It’s been a tough week. Actually, it’s been a tough few weeks which has culminated in this crazy motherf***er of a week. Yes, I virtually swore then. That probably best highlights just how overwhelmed I’m feeling right now.

My motto this week has been “just keep swimming” as Dory chants in Finding Nemo. I figure, if I can manage to keep afloat and not drown or take on too much water in the process, it will be worth it. It has to be.

The craziness is centred on the number of commitments I have this week. The normal fast pace of my life has been forced into warp speed and I literally cannot keep up. I’ve attended five appointments already, with a sixth happening later today.

All for Gilbert.

I’ve hardly been at work. I haven’t been able to rest at home. I haven’t been present for the kids. Instead I’ve been stressed to the eyeballs trying to make it all work. The irony, of course, being that in trying to make the unworkable work, I’ve failed in everything.

In one of the rare days I was able to spend close to a full day at work, I attended Resilience Training. It has been enlightening. Not necessarily for me because I am resilient already – if I wasn’t I would have raised the white flag and have given up long ago.
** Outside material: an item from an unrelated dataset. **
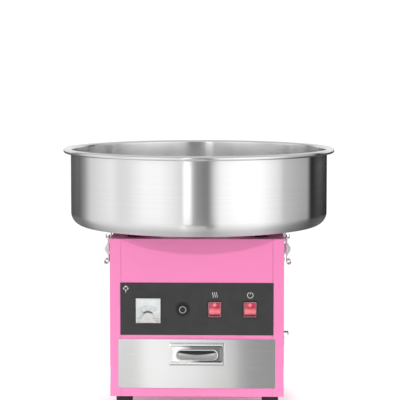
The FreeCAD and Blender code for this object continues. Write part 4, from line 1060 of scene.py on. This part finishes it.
# ---------------------------------------------------------------- studio
def make_stage():
    """A round pale floor just under the feet."""
    radius = 0.37
    centre = 0.0005
    thick = 0.001
    under = 0.0002
    floor = lathe("floor", [(centre, 0.0), (radius, 0.0), (radius, -thick), (centre, -thick)], 96)
    floor.data.transform(Matrix.Translation((0, 0, CAD_BOX[0].z - under)))
    mat, tree, bsdf = shader("studio_floor", (0.88, 0.88, 0.88), 0.0, 0.6, Emission_Strength=0.12)
    bsdf.inputs["Emission Color"].default_value = (1.0, 1.0, 1.0, 1.0)
    tint(tree, bsdf, noise(tree, place(tree), 3.0), (0.87, 0.87, 0.87), (0.89, 0.89, 0.89))
    floor.data.materials.append(mat)
    floor.visible_glossy = False


def area_light(name, at, target, size_x, size_y, power, seen_in_gloss=False):
    data = bpy.data.lights.new(name, "AREA")
    data.shape = "RECTANGLE"
    data.size = size_x
    data.size_y = size_y
    data.energy = power
    lamp = new_object(name, data)
    lamp.location = at
    lamp.rotation_euler = (Vector(target) - Vector(at)).to_track_quat("-Z", "Y").to_euler()
    lamp.visible_glossy = seen_in_gloss
    lamp.visible_camera = False
    return lamp


def near_card(name, x_low, x_high, radiance):
    """A glowing card low in front of the drawer, which only reflections see."""
    distance = 0.66
    high = 0.26
    data = bpy.data.lights.new(name, "AREA")
    data.shape = "RECTANGLE"
    data.size = x_high - x_low
    data.size_y = high
    data.energy = radiance * math.pi * data.size * high
    card = new_object(name, data)
    card.location = ((x_low + x_high) / 2, -distance, 0.0)
    card.rotation_euler = (math.radians(90), 0, 0)
    card.visible_camera = False
    card.visible_diffuse = False
    card.visible_transmission = False
    return card


# The studio round the machine, as seen in the bowl: degrees from the front (positive to the
# right) and brightness. Dark ends behind, a pale wall and a softbox to the left, a narrow strip
# light and a dark flag in front, a brighter softbox and a grey wall to the right.
STUDIO_BANDS = [(-180, 0.12), (-150, 0.08), (-132, 0.10), (-121, 0.36), (-111, 0.74), (-96, 0.92),
                (-82, 1.05), (-72, 0.86), (-64, 0.90), (-47, 1.26), (-33, 1.27), (-22, 1.06), (-13.2, 0.80),
                (-11, 1.75), (-6.2, 1.75), (-4.4, 0.72), (-1, 0.32), (5, 0.20), (9.6, 0.24), (15, 0.98),
                (22, 1.26), (40, 1.50), (52, 1.42), (65, 1.20), (77, 0.94), (82, 0.66), (96, 0.58),
                (113, 0.50), (119, 0.02), (165, 0.01), (180, 0.12)]
# The ground in front of the machine, as the drawer sees it: pale at the sides, darker in the middle.
GROUND_BANDS = [(-180, 0.10), (-130, 0.20), (-110, 0.80), (-60, 0.95), (-14, 0.95), (-9, 0.42), (4, 0.42),
                (7, 0.32), (14, 0.32), (20, 0.95), (60, 1.10), (90, 0.50), (118, 0.10), (180, 0.10)]
GROUND_FROM = -0.15      # height of the view direction where the ground starts
GROUND_FULL = -0.18
DEEP_FROM = -0.70        # where it changes to the brightness straight below
DEEP_FULL = -0.95
CEILING_FROM = 0.30      # and where the ceiling starts
CEILING_FULL = 0.65
CEILING = 0.66           # brightness straight above
BELOW = 0.60             # brightness straight below
BEHIND_FROM = 0.55       # the pale backdrop behind the machine, above the horizon
BEHIND_FULL = 0.75
HORIZON = 0.03           # half the height of the backdrop's soft lower edge
BACKDROP = 0.86
BAND_PEAK = 1.8
PAGE_WHITE = 1.05        # what the camera sees behind the machine


def grey(level):
    """A brightness of the studio as a colour, scaled so that BAND_PEAK is white."""
    return (level / BAND_PEAK,) * 3


def band_ramp(tree, share, bands):
    """A grey ramp round the horizon."""
    ramp = tree.nodes.new("ShaderNodeValToRGB")
    for k, (degrees, level) in enumerate(bands):
        set_stop(ramp.color_ramp.elements, k, (degrees + 180) / 360, grey(level))
    tree.links.new(share, ramp.inputs["Fac"])
    return ramp.outputs["Color"]


def mixed(tree, factor, first, second):
    """A mix of a colour socket with another one, or with a colour."""
    mix = tree.nodes.new("ShaderNodeMix")
    mix.data_type = "RGBA"
    tree.links.new(factor, mix.inputs["Factor"])
    tree.links.new(first, mix.inputs["A"])
    if isinstance(second, tuple):
        mix.inputs["B"].default_value = (*second, 1.0)
    else:
        tree.links.new(second, mix.inputs["B"])
    return mix.outputs["Result"]


def studio_colour(tree):
    """Upright soft bands with a ground below, a backdrop behind the machine and a soft ceiling."""
    at = split_up(tree, tree.nodes.new("ShaderNodeTexCoord").outputs["Generated"])
    forward = calc(tree, "MULTIPLY", at["Y"], -1.0)
    share = remap(tree, calc(tree, "ARCTAN2", at["X"], forward), 0.0, 1.0, -math.pi, math.pi)
    bands = band_ramp(tree, share, STUDIO_BANDS)
    ground = band_ramp(tree, share, GROUND_BANDS)
    low = remap(tree, at["Z"], 0.0, 1.0, GROUND_FROM, GROUND_FULL)
    deep = remap(tree, at["Z"], 0.0, 1.0, DEEP_FROM, DEEP_FULL)
    high = remap(tree, at["Z"], 0.0, 1.0, CEILING_FROM, CEILING_FULL)
    behind = remap(tree, at["Y"], 0.0, 1.0, BEHIND_FROM, BEHIND_FULL)
    raised = remap(tree, at["Z"], 0.0, 1.0, -HORIZON, HORIZON)
    colour = mixed(tree, low, bands, mixed(tree, deep, ground, grey(BELOW)))
    colour = mixed(tree, calc(tree, "MULTIPLY", behind, raised), colour, grey(BACKDROP))
    return mixed(tree, high, colour, grey(CEILING))


def make_world():
    """The studio that lights the machine; the camera sees plain white."""
    world = bpy.data.worlds.new("studio")
    bpy.context.scene.world = world
    world.use_nodes = True
    tree = world.node_tree
    tree.nodes.clear()
    studio = tree.nodes.new("ShaderNodeBackground")
    studio.inputs["Strength"].default_value = BAND_PEAK
    tree.links.new(studio_colour(tree), studio.inputs["Color"])
    plain = tree.nodes.new("ShaderNodeBackground")
    plain.inputs["Color"].default_value = (1.0, 1.0, 1.0, 1.0)
    plain.inputs["Strength"].default_value = PAGE_WHITE
    path = tree.nodes.new("ShaderNodeLightPath")
    choose = tree.nodes.new("ShaderNodeMixShader")
    tree.links.new(path.outputs["Is Camera Ray"], choose.inputs["Fac"])
    tree.links.new(studio.outputs["Background"], choose.inputs[1])
    tree.links.new(plain.outputs["Background"], choose.inputs[2])
    output = tree.nodes.new("ShaderNodeOutputWorld")
    tree.links.new(choose.outputs["Shader"], output.inputs["Surface"])


def make_camera():
    """The viewpoint: far in front, a little above the bowl, looking slightly down."""
    data = bpy.data.cameras.new("camera")
    data.lens = 140.46
    data.sensor_width = 36.0
    data.shift_y = -0.1
    camera = new_object("camera", data)
    camera.location = (0.0714, -3.0, 0.6762)
    camera.rotation_mode = "QUATERNION"
    forward = Vector((-0.0231, 1.0, -0.0701))
    camera.rotation_quaternion = forward.to_track_quat("-Z", "Y")
    bpy.context.scene.camera = camera


def make_studio():
    """Camera, floor, surroundings, lamps and cards."""
    make_camera()
    make_stage()
    make_world()
    area_light("key", (-0.15, -2.8, 1.85), (0, 0, 0.25), 0.18, 0.12, 23.0)
    area_light("overhead", (0, 0.3, 2.6), (0, 0, 0.2), 2.0, 2.0, 120.0)
    near_card("card_bright", -0.150, 0.010, 0.67)
    near_card("card_soft", 0.010, 0.085, 0.53)
    bpy.context.scene.view_settings.view_transform = "Standard"
    bpy.context.scene.view_settings.look = "None"


finish_cad_nodes()
make_bowl()
make_drawer()
make_handle()
make_rockers()
make_bezels()
make_meter_cover()
make_dial()
make_mask()
make_needle()
make_meter_screws()
make_fuse()
make_heat_icon()
make_power_icon()
make_floss_icon()
make_studio()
No, the course has been enlightening in showing me how much work I still have to do with the kids, to build and develop their own resilience. The focus of this week’s session was on robust thinking and recognising the times we fall into the trap of negative thoughts and self-talk.

I found myself thinking of all the examples of how my kids focus on the negative. Nearly every example of cognitive distortion, where our mind plays tricks on us and makes us see the world in a warped way, was something I could recognise in my kids, things they would say often on a daily basis.

Interpreting and re-interpreting and re-framing and trying to find the positive in amongst the relentless negatives, its exhausting work. And I do this, continually, every single day not just for myself but for three children, two of whom rely on me to help them navigate the social world.

Any other week, I probably would not have made the connection or felt so devastated by it. But after a series of massive meltdowns, after having to identify all the ways in which Gilbert struggles socially, after being physically and emotionally spent, this realisation has hit me hard.

It’s difficult to accept just how much we still have to deal with as a family. It’s painful to acknowledge that things will always be hard. It’s depressing to know that certain skills may never be mastered. The spectre of the future that always looms large in the corners of my mind is often best left alone.

I’ve written before about having my own mummy meltdowns. Most of the time I do keep swimming, I let the waves crash over me, confident that we will get back on an even keel.

But weeks like these, weeks where everything falls on top of you, they suck you down and expose the very rawness of your reality. As strong as you may be, sometimes you can never be strong enough to withstand the brute force of such a reality check.

I just need to get through today. Then I just need to take it easy over the weekend. And then next week I need to be kinder to myself and make sure I begin to re-frame my own view to eliminate so much negative from my life.

In the end reality can be hard. It can suck. But you have to cling on to the hope that it will get better.

These are testing times but they will not last. Of that I am certain.